How often do we pay attention to every customer as they walk in the door? Or when we answer the phone each day? If we are regularly engaging with high volumes of customers, clearly, it’s no surprise we stop noticing?
Anytime we interact with a customer we won’t always know how the conversation will go. A lot will depend on how they are feeling and their emotions. So, if we focused on how they are feeling, surely, we could manage them more appropriately?
When it comes to assessing the mood of the customer, I think of the traffic lights. The green light represents happy customers – it’s safe to go and we can keep moving. People who are a little unhappy are amber in colour. They may be upset about a product or service, but not with the person serving them. Yet, we need to be cautious and possibly slow down.
The red traffic light are the very unhappy customers. These are the ones we need to stop and take care of. They may not be friendly, but its our job to be friendly and service them with care.

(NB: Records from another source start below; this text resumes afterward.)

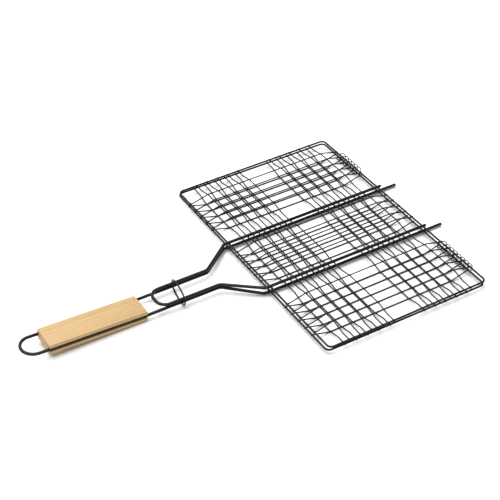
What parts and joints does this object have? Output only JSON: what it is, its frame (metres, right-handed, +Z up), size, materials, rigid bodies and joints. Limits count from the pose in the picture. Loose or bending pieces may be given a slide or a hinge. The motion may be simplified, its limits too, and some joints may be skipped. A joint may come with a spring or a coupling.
{
  "type": "grill basket",
  "caption": "Hinged wire grill basket with food wells, a forked wire handle, a wooden grip with a hanging loop, and a slide ring that locks the lid.",
  "frame": {"origin": "on the ground under the middle of the whole object", "axes": "+X from the hanging loop along the handle to the hinge side, +Y across the basket to the left, +Z up"},
  "size_m": [0.5306, 0.3365, 0.0185],
  "materials": {
    "coated_wire": "semi-gloss black non-stick coating",
    "grip_wood": "plain light hardwood, sanded"
  },
  "bodies": {
    "base": {"lower_frame": "coated_wire", "lower_cross_wire_01": "coated_wire", "lower_cross_wire_02": "coated_wire", "lower_cross_wire_03": "coated_wire", "lower_cross_wire_04": "coated_wire", "lower_cross_wire_05": "coated_wire", "lower_cross_wire_06": "coated_wire", "lower_cross_wire_07": "coated_wire", "lower_cross_wire_08": "coated_wire", "lower_cross_wire_09": "coated_wire", "lower_cross_wire_10": "coated_wire", "lower_lengthwise_wire_01": "coated_wire", "lower_lengthwise_wire_02": "coated_wire", "lower_lengthwise_wire_03": "coated_wire", "lower_lengthwise_wire_04": "coated_wire", "lower_lengthwise_wire_05": "coated_wire", "lower_lengthwise_wire_06": "coated_wire", "lower_lengthwise_wire_07": "coated_wire", "lower_lengthwise_wire_08": "coated_wire", "lower_lengthwise_wire_09": "coated_wire", "lower_lengthwise_wire_10": "coated_wire", "lower_lengthwise_wire_11": "coated_wire", "lower_lengthwise_wire_12": "coated_wire", "lower_lengthwise_wire_13": "coated_wire", "lower_lengthwise_wire_14": "coated_wire", "lower_lengthwise_wire_15": "coated_wire", "lower_handle_wire": "coated_wire", "wooden_grip": "grip_wood", "hinge_coil_left": "coated_wire", "hinge_coil_right": "coated_wire"},
    "lid": {"lid_frame": "coated_wire", "lid_cross_wire_01": "coated_wire", "lid_cross_wire_02": "coated_wire", "lid_cross_wire_03": "coated_wire", "lid_cross_wire_04": "coated_wire", "lid_cross_wire_05": "coated_wire", "lid_cross_wire_06": "coated_wire", "lid_cross_wire_07": "coated_wire", "lid_cross_wire_08": "coated_wire", "lid_cross_wire_09": "coated_wire", "lid_cross_wire_10": "coated_wire", "lid_lengthwise_wire_01": "coated_wire", "lid_lengthwise_wire_02": "coated_wire", "lid_lengthwise_wire_03": "coated_wire", "lid_lengthwise_wire_04": "coated_wire", "lid_lengthwise_wire_05": "coated_wire", "lid_lengthwise_wire_06": "coated_wire", "lid_lengthwise_wire_07": "coated_wire", "lid_lengthwise_wire_08": "coated_wire", "lid_lengthwise_wire_09": "coated_wire", "lid_lengthwise_wire_10": "coated_wire", "lid_lengthwise_wire_11": "coated_wire", "lid_lengthwise_wire_12": "coated_wire", "lid_lengthwise_wire_13": "coated_wire", "lid_lengthwise_wire_14": "coated_wire", "lid_lengthwise_wire_15": "coated_wire", "lid_handle_wire": "coated_wire"},
    "ring": {"slide_ring": "coated_wire"}
  },
  "joints": [
    {"name": "lid_hinge", "type": "hinge", "parent": "base", "child": "lid", "pos_m": [0.23808, 0, 0.00915], "axis": [0, 1, 0], "range_deg": [0, 91]},
    {"name": "ring_slide", "type": "slide", "parent": "base", "child": "ring", "axis": [1, 0, 0], "range_m": [-0.0425, 0.036]}
  ]
}
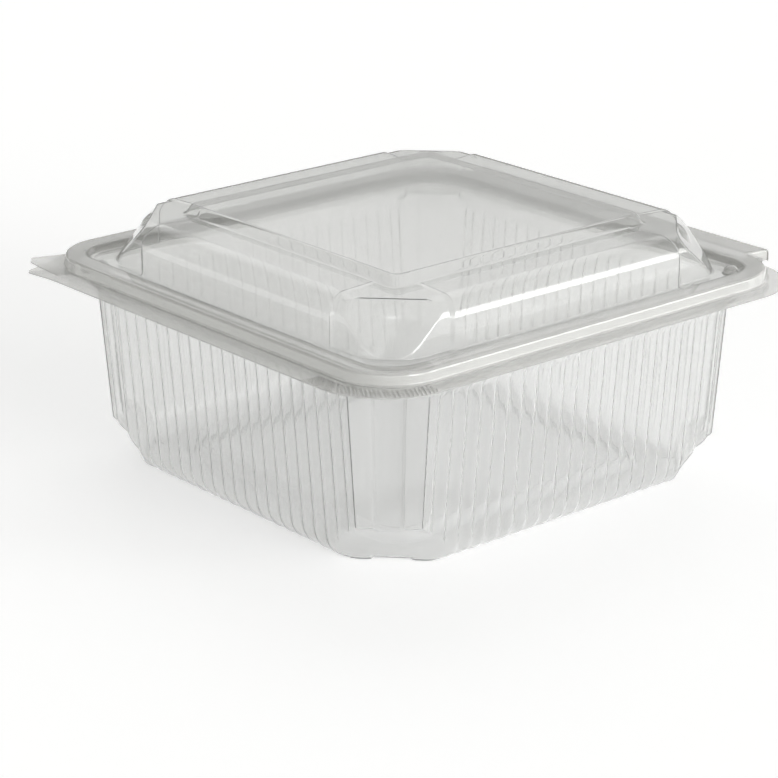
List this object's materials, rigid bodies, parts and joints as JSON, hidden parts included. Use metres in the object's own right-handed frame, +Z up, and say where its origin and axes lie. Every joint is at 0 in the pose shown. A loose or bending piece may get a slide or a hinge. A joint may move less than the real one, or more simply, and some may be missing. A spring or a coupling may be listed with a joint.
{
  "type": "hinged takeaway meal container",
  "caption": "Clear formed plastic food box with ribbed walls and a domed lid hinged along its back edge, shut and empty.",
  "frame": {"origin": "on the surface it stands on, below the middle of the whole outline", "axes": "+Z up, hinge along +Y, opening side at -Y, pull tabs at the corner between -X and -Y"},
  "size_m": [0.1584, 0.1633, 0.0748],
  "materials": {
    "clear_sheet": "clear glossy formed PET sheet"
  },
  "bodies": {
    "box": {"box": "clear_sheet"},
    "lid": {"lid": "clear_sheet"}
  },
  "joints": [
    {"name": "lid_hinge", "type": "hinge", "parent": "box", "child": "lid", "pos_m": [0, 0.081, 0.0562], "axis": [-1, 0, 0], "range_deg": [0, 180]}
  ]
}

Next time, you engage with a customer, pay attention to their state of mind. Watch the body language of the person as they walk into a room. You can tell a lot by the way they hold themselves, the pace of their step or the look on their face.
On the phone it’s a little more difficult. We can’t see the other person; we can only hear them. Frequently people just listen to what the customer is saying. They pay heed to the words, questions and responses. Yet, they fail to listen to the tone of the conversation and therefore how they are feeling. if we take a moment to tune into how the customer is talking using the traffic lights, we can gauge the mood of the conversation. As a result, we can respond more appropriately.
More importantly, we need to be mindful of our own mood when dealing with customers. Let’s be honest and ask ourselves the questions:
How many times have we finished up a difficult conversation feeling a bit grumpy or frustrated? Plenty of times, I’m sure. And how many times have we taken this feeling back into our working day whilst dealing with other customers and colleagues? Again, I am sure we can answer yes.
Essentially, many of us move on to the next customer whilst we are either amber or red in colour. But it doesn’t do us any favours. No one wants to have numerous difficult situations – ultimately, we want to reduce them.
We cannot control other people, but we can control our own behaviour. Our greatest defence is to keep a clear head, to be impartial and learn not to take things personally. We can do this by getting ourselves back to green. We can engage lots of different techniques to calm ourselves. We can take a moment out and walk around, sip a glass of water, talk ourselves off the ledge using reasoning, take deep breaths, think of something joyous and finally do something that will produce a positive result.